Тут мать вмешалась, закричала что есть сил:
— Вон! Сию же минуту вон отсюда, немедленно!
И я убежал. Отправился в следующий подъезд, там жил Мика, мой школьный товарищ, и остался у него ночевать и вернулся домой только к вечеру, на следующий день.
Матери не было дома, Тая сидела на кухне, разложив тетради своих учеников на кухонном столе. В кастрюле, на плите, варилось мясо.
— Привет, — сказал я. Она подняла голову, но не ответила мне.
— Я сказал — привет!
Я попытался было обнять ее, она оттолкнула меня.
— Перестань, Тайкин, — сказал я и улыбнулся.
Я любил улыбаться, сознавая, что улыбка моя и в самом деле, как писал Лебедев-Кумач, флаг корабля, что мне идет улыбаться и я сразу же могу расположить любого, стоит мне только улыбнуться.
Правда, мне невольно подумалось в этот момент, что тетя Зина тоже постоянно улыбается и мать считает, что у нас с нею похожие улыбки.
Это меня несколько, признаюсь, охладило, и я перестал улыбаться.
Тая, надо сказать, никакого внимания на меня не обращала. По-прежнему сидела, опустив голову, правила красным карандашом исписанные страницы тетрадей, должно быть, проверяла классные сочинения своих учеников.
Но я не привык отказываться от намеченной цели и на этот раз тоже не захотел отступать.
— Тайкин, — сказал я нежно, мне вовсе не нужно было притворяться нежным, потому что она нравилась мне всегда и во всем. — Тайкин, маленький мой, почему ты дуешься?
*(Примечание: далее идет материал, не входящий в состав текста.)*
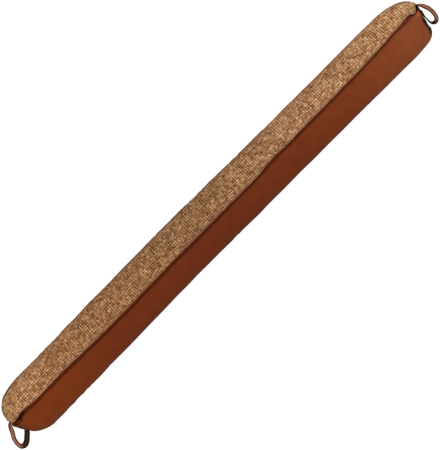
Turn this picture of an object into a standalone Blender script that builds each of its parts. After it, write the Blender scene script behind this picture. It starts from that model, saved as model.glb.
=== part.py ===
"""Draught excluder: a long stuffed tube, woven on one side and leather-look on the other.

A strap loop is sewn into each end. The tube lies along X on its lower seam. Its upper seam faces up,
with the woven side at +Y and the leather-look side at -Y. Lengths in the code are metres. The tables
are in millimetres and degrees.
"""

import bpy
import numpy as np

MM = 0.001

# Driving dimensions of the stuffed body
BODY_LENGTH = 902.4 * MM
BODY_HEIGHT = 83 * MM  # before its weight flattens the underside
FLATTENING = 2.2 * MM  # taken off the underside where it rests
END_SEAM_HEIGHT = 56 * MM
CORNER_TAPER = 30 * MM  # how far in from the end seam the height is full
CORNER_POWER = 2.0
SECTION_POWER = 2.15  # 2 gives an ellipse, more gives squarer shoulders
EDGE_THICKNESS = 1.5 * MM  # of each side at the end seam
GAP = 0.3 * MM  # between pieces that touch

# The crease that the long seams draw in: steep on the woven side, a shelf on the other
SEAM_DEPTH = 5 * MM
CREASE_WIDTH = {"woven": 2.2 * MM, "leather": 4.6 * MM}
CREASE_FULL_AT = 22 * MM  # the side's width from which the crease has its full depth

# The gathers of both sides at the end seams
GATHER_HEIGHT = 1.0 * MM
GATHER_SPACING = 17 * MM
GATHER_REACH = 16 * MM

# The strap: a folded strip
STRAP_WIDTH = 6.4 * MM
STRAP_THICKNESS = 2.4 * MM
STRAP_POWER = 3.0

# How finely the surfaces are divided
END_STATIONS = 15
END_REACH = 90 * MM
MIDDLE_STATIONS = 19
SIDE_POINTS = 30
STRAP_STATIONS = 46
STRAP_POINTS = 12
SIDE_CROWDING = 0.72  # 0 spaces the points of a section evenly, more moves them towards the seams
SHARP_ANGLE = 50  # degrees between faces from which their edge shows

# The body seen from above, a row for each section along it
SECTION_COLUMNS = ("along", "middle", "half_width", "turn")
SECTIONS = (
    (-450, -2.3, 45.1, -6.0),
    (-430, -2.3, 45.1, 1.0),
    (-372, -2.0, 45.0, 3.0),
    (-279, -0.8, 44.9, 6.1),
    (-186, 0.4, 44.7, 7.0),
    (-93, 1.6, 44.4, 7.5),
    (0, 1.2, 44.3, 7.8),
    (93, 0.3, 43.7, 5.4),
    (186, -0.2, 43.3, 1.8),
    (279, -0.5, 43.4, 0.4),
    (341, -0.8, 43.7, -2.6),
    (387, -1.2, 43.5, -5.5),
    (425, -1.5, 43.5, -11.0),
    (450, -1.9, 43.5, -26.0),
)

# How each side rounds off into each end seam: the length of the curve, how full it is, and the flat lip
END_COLUMNS = ("end", "side", "taper", "fullness", "lip")
ENDS = (
    ("left", "woven", 68, 3.05, 0),
    ("left", "leather", 47, 1.9, 0.5),
    ("right", "woven", 67, 2.55, 0),
    ("right", "leather", 31.5, 2.75, 3.5),
)

# The straps' middle lines from the upper to the lower corner of each end seam.
# A roll of 90 stands the strip on its edge, and 0 lays it flat.
ROUTE_COLUMNS = ("along", "across", "height", "roll")
ROUTES = {
    "left_strap": (
        (-451.6, 1.4, 61.2, 90),
        (-454.4, 0.8, 61.5, 82),
        (-456.8, -2.9, 60.2, 50),
        (-459.4, -8.9, 56.0, 14),
        (-462.6, -14.4, 49.8, 0),
        (-466.2, -19.4, 42.0, 0),
        (-469.4, -24.6, 32.0, 0),
        (-472.0, -30.0, 21.0, 0),
        (-473.0, -35.2, 11.5, 0),
        (-471.6, -39.6, 5.0, 0),
        (-467.8, -41.4, 2.2, 0),
        (-462.4, -39.4, 1.7, 0),
        (-456.9, -34.9, 1.6, 0),
        (-452.0, -30.0, 1.9, 8),
        (-448.6, -24.8, 3.6, 36),
        (-448.4, -19.8, 6.4, 66),
        (-450.8, -15.0, 9.6, 85),
        (-454.0, -10.6, 12.8, 90),
        (-455.4, -7.0, 15.2, 90),
        (-454.1, -4.9, 16.5, 90),
        (-451.6, -4.7, 16.7, 90),
    ),
    "right_strap": (
        (451.6, 9.6, 61.0, 90),
        (454.6, 9.0, 61.3, 80),
        (457.6, 5.4, 59.4, 40),
        (460.0, 0.4, 54.6, 8),
        (462.4, -4.9, 48.2, 0),
        (464.2, -10.2, 41.0, 0),
        (465.6, -15.4, 32.5, 0),
        (466.4, -20.4, 23.0, 0),
        (465.8, -24.8, 14.2, 0),
        (463.6, -27.8, 7.6, 5),
        (460.4, -28.0, 4.4, 30),
        (457.4, -25.6, 4.2, 62),
        (455.6, -22.0, 6.0, 84),
        (454.8, -18.4, 9.6, 90),
        (454.0, -15.0, 14.4, 90),
        (453.5, -12.0, 19.8, 90),
        (453.3, -9.2, 25.4, 90),
        (453.5, -6.4, 31.0, 90),
        (453.9, -3.8, 36.2, 92),
        (454.0, -1.6, 40.6, 100),
        (453.2, -0.2, 43.2, 124),
        (451.6, 0.1, 43.8, 145),
    ),
}

# Colours of the surfaces, as display values from 0 to 255, with their roughness
FINISHES = {
    "woven": ((154, 110, 75), 0.9),
    "leather": ((116, 53, 28), 0.5),
    "strap": ((128, 72, 50), 0.5),
}

SIDES = {"woven": 1, "leather": -1}


def clear_scene():
    for thing in list(bpy.data.objects):
        bpy.data.objects.remove(thing, do_unlink=True)


def linear(display):
    """The linear value of a colour given as 0 to 255 display values."""
    share = np.array(display) / 255
    return np.where(share <= 0.04045, share / 12.92, ((share + 0.055) / 1.055) ** 2.4)


def finish(name):
    display, roughness = FINISHES[name]
    material = bpy.data.materials.new(name)
    material.use_nodes = True
    shader = material.node_tree.nodes["Principled BSDF"]
    shader.inputs["Base Color"].default_value = (*linear(display), 1)
    shader.inputs["Roughness"].default_value = roughness
    shader.inputs["Metallic"].default_value = 0
    return material


def smooth_curve(knots, values, at):
    """A cubic through the values at the knots, with each knot's slope taken from its neighbours."""
    slopes = np.gradient(values, knots)
    row = np.clip(np.searchsorted(knots, at) - 1, 0, len(knots) - 2)
    span = knots[row + 1] - knots[row]
    share = np.clip((at - knots[row]) / span, 0, 1)
    return (
        (1 + 2 * share) * (1 - share) ** 2 * values[row]
        + share * (1 - share) ** 2 * span * slopes[row]
        + share**2 * (3 - 2 * share) * values[row + 1]
        + share**2 * (share - 1) * span * slopes[row + 1]
    )


def section_column(name, along):
    rows = np.array(SECTIONS, float)
    return smooth_curve(rows[:, 0] * MM, rows[:, SECTION_COLUMNS.index(name)], along)


def rounding(distance, taper, power):
    """0 at the end seam and 1 from the taper on, along a quarter of a superellipse."""
    left = np.clip(1 - distance / taper, 0, 1)
    return (1 - left**power) ** (1 / power)


def from_ends(along):
    """Each section's distance from the left end seam and from the right one."""
    return {"left": BODY_LENGTH / 2 + along, "right": BODY_LENGTH / 2 - along}


def stations():
    """Places of the sections: close together at the ends, even in the middle."""
    near_end = END_REACH * np.linspace(0, 1, END_STATIONS) ** 2
    left = near_end - BODY_LENGTH / 2
    middle = np.linspace(left[-1], -left[-1], MIDDLE_STATIONS + 2)[1:-1]
    return np.concatenate([left, middle, -left[::-1]])


def side_width(side, along):
    """How far the side stands out from the seams' plane."""
    shape = np.ones_like(along)
    for row in ENDS:
        end = dict(zip(END_COLUMNS, row))
        if end["side"] == side:
            inside = np.maximum(from_ends(along)[end["end"]] - end["lip"] * MM, 0)
            shape = shape * rounding(inside, end["taper"] * MM, end["fullness"])
    full = section_column("half_width", along) * MM
    return EDGE_THICKNESS + (full - EDGE_THICKNESS) * shape


def half_height(along):
    shape = np.ones_like(along)
    for distance in from_ends(along).values():
        shape = shape * rounding(distance, CORNER_TAPER, CORNER_POWER)
    return END_SEAM_HEIGHT / 2 + (BODY_HEIGHT - END_SEAM_HEIGHT) / 2 * shape


def superellipse(angle, power):
    """Cosine and sine of the angle, with squarer shoulders for a higher power."""
    cosine, sine = np.cos(angle), np.sin(angle)
    return (
        np.sign(cosine) * np.abs(cosine) ** (2 / power),
        np.sign(sine) * np.abs(sine) ** (2 / power),
    )


def side_angles():
    """From the upper seam, 0, to the lower one, half a turn, with points closer together near both."""
    share = np.linspace(0, 1, SIDE_POINTS)
    return np.pi * share - SIDE_CROWDING / 2 * np.sin(2 * np.pi * share)


def side_rings(side):
    """The closed sections of one filled side: its curved outside, closed by the flat face along the seams."""
    along = stations()[:, None]
    width, height = side_width(side, along), half_height(along)
    up, out = superellipse(side_angles(), SECTION_POWER)
    nearest_end = np.minimum(*from_ends(along).values())
    gather = GATHER_HEIGHT * np.exp(-nearest_end / GATHER_REACH)
    stand_out = width * out + gather * out * np.cos(2 * np.pi * height * up / GATHER_SPACING)
    depth = SEAM_DEPTH * np.clip(width / CREASE_FULL_AT, 0, 1)
    crease = depth * np.exp(-((stand_out / CREASE_WIDTH[side]) ** 2))
    rise = height * up - np.sign(up) * crease
    stand_out = SIDES[side] * (stand_out + GAP / 2)

    turn = np.radians(section_column("turn", along))
    across = section_column("middle", along) * MM + stand_out * np.cos(turn) - rise * np.sin(turn)
    centre = BODY_HEIGHT / 2 - FLATTENING
    above_floor = np.maximum(centre + stand_out * np.sin(turn) + rise * np.cos(turn), 0)
    return np.stack([along + 0 * rise, across, above_floor], axis=-1)


def strap_rings(route):
    """Sections of the strip carried along a smooth curve through the route's points."""
    columns = dict(zip(ROUTE_COLUMNS, np.array(route, float).T))
    points = np.stack([columns[name] * MM for name in ("along", "across", "height")], axis=-1)
    steps = np.linalg.norm(np.diff(points, axis=0), axis=1)
    knots = np.concatenate([[0], np.cumsum(steps)])
    at = np.linspace(0, knots[-1], STRAP_STATIONS)
    centres = np.stack([smooth_curve(knots, line, at) for line in points.T], axis=-1)
    roll = smooth_curve(knots, columns["roll"], at)

    forward = np.gradient(centres, axis=0)
    outward = np.sign(centres[0, 0])
    forward[[0, -1]] = [[outward, 0, 0], [-outward, 0, 0]]
    forward /= np.linalg.norm(forward, axis=1, keepdims=True)
    level = np.cross(forward, (0, 0, 1))
    level /= np.linalg.norm(level, axis=1, keepdims=True)
    upright = np.cross(level, forward)
    lean = np.radians(roll)[:, None]
    wide = level * np.cos(lean) + upright * np.sin(lean)
    thick = upright * np.cos(lean) - level * np.sin(lean)

    round_angles = np.linspace(0, 2 * np.pi, STRAP_POINTS, endpoint=False)
    across_strip, through_strip = superellipse(round_angles, STRAP_POWER)
    return (
        centres[:, None]
        + wide[:, None] * across_strip[:, None] * STRAP_WIDTH / 2
        + thick[:, None] * through_strip[:, None] * STRAP_THICKNESS / 2
    )


def signed_volume(points, faces):
    """Six times the volume that the faces enclose, negative where they point inwards."""
    total = 0.0
    for face in faces:
        corners = points[list(face)]
        total += np.cross(corners[1:-1], corners[2:]).dot(corners[0]).sum()
    return total


def loft(name, rings, material, parts):
    """One closed solid skinned over rings of points, with a flat cap on the first and the last.

    Each four-sided patch is split along the same diagonal, so that faces which turn with the seams run
    parallel on both sides of the gap.
    """
    count, around = rings.shape[:2]
    points = rings.reshape(-1, 3)
    faces = []
    for ring in range(count - 1):
        for here in range(around):
            beside = (here + 1) % around
            low, high = ring * around, (ring + 1) * around
            faces.append((low + here, low + beside, high + beside))
            faces.append((low + here, high + beside, high + here))
    faces.append(tuple(range(around))[::-1])
    faces.append(tuple(range((count - 1) * around, count * around)))
    if signed_volume(points, faces) < 0:
        faces = [face[::-1] for face in faces]
    mesh = bpy.data.meshes.new(name)
    mesh.from_pydata(points.tolist(), [], faces)
    mesh.materials.append(material)
    mesh.shade_smooth()
    mesh.set_sharp_from_angle(angle=np.radians(SHARP_ANGLE))
    solid = bpy.data.objects.new(name, mesh)
    parts.objects.link(solid)
    return solid


def middle_of(all_rings):
    """The point on the floor under the middle of the whole object's box."""
    points = np.concatenate([rings.reshape(-1, 3) for rings in all_rings])
    lowest, highest = points.min(axis=0), points.max(axis=0)
    return np.array([*(lowest + highest)[:2] / 2, 0])


def build():
    clear_scene()
    parts = bpy.data.collections.new("draught_excluder")
    bpy.context.scene.collection.children.link(parts)
    shapes = {f"{side}_side": (side_rings(side), side) for side in SIDES}
    shapes |= {name: (strap_rings(route), "strap") for name, route in ROUTES.items()}
    middle = middle_of([rings for rings, _ in shapes.values()])
    materials = {name: finish(name) for name in FINISHES}
    for name, (rings, material) in shapes.items():
        loft(name, rings - middle, materials[material], parts)


build()
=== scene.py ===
# %% [markdown]
# # A draught excluder
#
# A long stuffed tube that lies at the foot of a door. One long side is a coarse woven cloth, the other a
# smooth leather-look panel, and a narrow strap loop is sewn into each end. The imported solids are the
# frame: they say where every piece lies and how large it is. The cells below make the cloth, the leather
# and the straps around them, each a little richer than its solid. We start by loading the frame, and
# keep its box, because the finished model has to stay close to it.

# %% Load the frame
from types import SimpleNamespace

import bpy
import numpy as np
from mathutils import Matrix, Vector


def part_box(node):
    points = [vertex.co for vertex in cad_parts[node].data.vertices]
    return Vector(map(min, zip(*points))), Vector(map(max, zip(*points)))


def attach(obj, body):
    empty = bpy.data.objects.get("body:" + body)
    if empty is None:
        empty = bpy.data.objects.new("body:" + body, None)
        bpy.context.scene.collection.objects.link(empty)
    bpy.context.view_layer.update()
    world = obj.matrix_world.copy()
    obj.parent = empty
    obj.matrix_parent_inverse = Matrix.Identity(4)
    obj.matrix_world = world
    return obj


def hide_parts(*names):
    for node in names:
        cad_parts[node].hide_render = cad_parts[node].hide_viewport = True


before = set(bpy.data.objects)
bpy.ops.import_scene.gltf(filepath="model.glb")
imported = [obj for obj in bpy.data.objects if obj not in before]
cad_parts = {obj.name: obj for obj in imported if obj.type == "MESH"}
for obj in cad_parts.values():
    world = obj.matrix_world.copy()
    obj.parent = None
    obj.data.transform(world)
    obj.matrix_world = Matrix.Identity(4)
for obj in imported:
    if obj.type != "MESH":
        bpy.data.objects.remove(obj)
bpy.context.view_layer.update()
MM = 0.001


def in_scene(name, data):
    """A new object with this data, linked to the scene."""
    made = bpy.data.objects.new(name, data)
    bpy.context.scene.collection.objects.link(made)
    return made


print("solids:", sorted(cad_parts))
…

Думаешь, я где-то был? Да? Я ночевал у Мики, можешь у него спросить и у его мамы, она нас обоих пельменями угощала, причем своими, домашними пельменями, а не теми, какими ты угощаешь, из Елисеева или, в крайнем случае, из соседнего диетического.
Тая подняла глаза, глянула на меня исподлобья. Я подумал с гордостью: «Черт побери, а у меня жена что надо! Первый сорт!»
— А я о тебе вовсе не беспокоилась, — сказала Тая. — Я ужасно зла на тебя!
— Ты? Зла? Я засмеялся.
— Неужто ты умеешь быть злой?
Она резко ответила:
— Это все совсем не смешно!
— Что не смешно? — спросил я.
— То, что случилось.
И пошла и пошла. Добрых двадцать минут она буквально избивала меня острыми, колючими словами. Тут было все вместе: я — эгоист, невоспитанный и безжалостный, который разрешает себе грубить и оскорбляет беззащитного человека, в какой-то мере зависящего от меня, ей совестно, так, словно это она, а не я оскорбил тетю Зину, и она не желает разговаривать со мной, ей противно глядеть на мое лицо. И она уверена, будь на месте тети Зины некто с положением, ученый или генерал, или еще кто-то, я бы никогда не позволил себе так вести себя, был бы тише воды, ниже травы, зато перед тетей Зиной, которая не в силах ответить и постоять за себя, я выкомариваюсь, и это ужасно, это мерзко и непростительно…
Сперва я хотел было обидеться на нее, в конце концов какое она имеет право так долго и жестоко выговаривать мне?
Потом подумал и решил: «Надо во что бы то ни стало помириться! Ни к чему ссориться с такой хорошенькой женой да еще из-за кого? Из-за какой-то идиотки?»
Я добился своего. Правда, не сразу. Выслушал Таю до конца и не возразил ей ни единым словом. Потом ушел и вернулся домой поздно вечером. Она еще не спала, сидела перед зеркалом, расчесывала волосы щеткой на ночь.
Я произнес грустно:
— Если бы ты знала, как мне худо!
Она промолчала.
Я сел напротив нее, устало свесив руки, тогда на ладонях набухают жилы и руки кажутся какими-то беспомощными, старыми.
Глаза мои были потухшими, губы скорбно сжаты.
Я провел ладонью по лбу, устало вздохнул.
— Пожалей меня, Тайкин…
Эти слова я произнес очень тихо, почти шепотом. Я бил наверняка. Я знал, что она не выдержит. И она не выдержала. Спросила:
— Что с тобою?
— Худо мне, — повторил я, по щекам моим покатились слезы.